渡辺謙主演のシリーズの5作目は、『キングの身代金』で、言うまでもなく黒澤明監督の『天国と地獄』の原作で、これもほとんど同じ。脚本は、鎌田敏夫。
臨海部に住む会社社長の綿引勝彦と松本留美の子が誘拐されるが、実は運転手斎藤暁の子だったというのも同じ。
違うのは、犯人が黒澤では、貧乏医学生の山崎努だが、ここでは主犯は、元保母の川上麻衣子、相棒の中丸新将の二人組になっている。
身代金の取り換えなどがあるが、最後は川上が、6年前のやはり誘拐事件で、警視庁のエリート警部に犯人と間違われたことの仕返しであることが分かる。

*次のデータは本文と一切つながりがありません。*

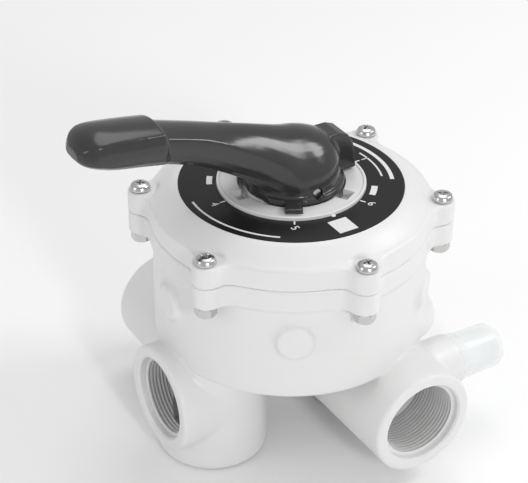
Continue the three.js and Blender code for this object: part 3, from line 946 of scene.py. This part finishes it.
# ------------------------------------------------------------------ cover
@dataclass
class Cover:
    """The moulded cover: wavy flange, crown, label seat, notched collar and stem guide."""

    layout: Layout
    seam: float = 0.15
    flange_top: float = 113.5
    crown_foot: float = 80.5
    crown_top_radius: float = 67.0
    spot_radius: float = 10.8
    collar_inner: float = 31.2
    collar_radius: float = 43.2
    collar_top: float = 124.0
    rim_width: float = 1.5
    notch_width: float = 10.4
    notch_reach: float = 38.2
    notch_floor: float = 119.0
    well_floor: float = 117.0
    guide: tuple[float, float] = (22.0, 27.4)
    guide_top: float = 121.6
    stem_radius: float = 11.4
    guide_low: float = 97.0
    guide_outer: float = 20.0
    web: tuple[float, float] = (110.0, 112.0)
    web_radius: float = 44.6
    inner_radius: float = 66.7
    thickness: float = 7.0
    spigot: tuple[float, float] = (6.0, 7.0)
    lip_out: float = 2.4
    grid: float = 0.85
    share: float = 0.42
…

黒澤作品の、横浜の丘の上に住む三船敏郎と、下部の貧乏長屋に住む山崎の恨みという貧富の差が原因というのはなくなっている。
階級的格差の消滅だろうか。
最後、二人を身代金も手にして、成田空港から、カナダ航空機で飛びたつ。
「もう1歩のところだったのに・・・」と悔しがる渡辺と同僚の平田満刑事のところに、空港職員が来る、
「妊婦が産気づいたので、戻ってきます・・・」と。
かなり鮮やかなラストで、出目にしては、ましだなと思った。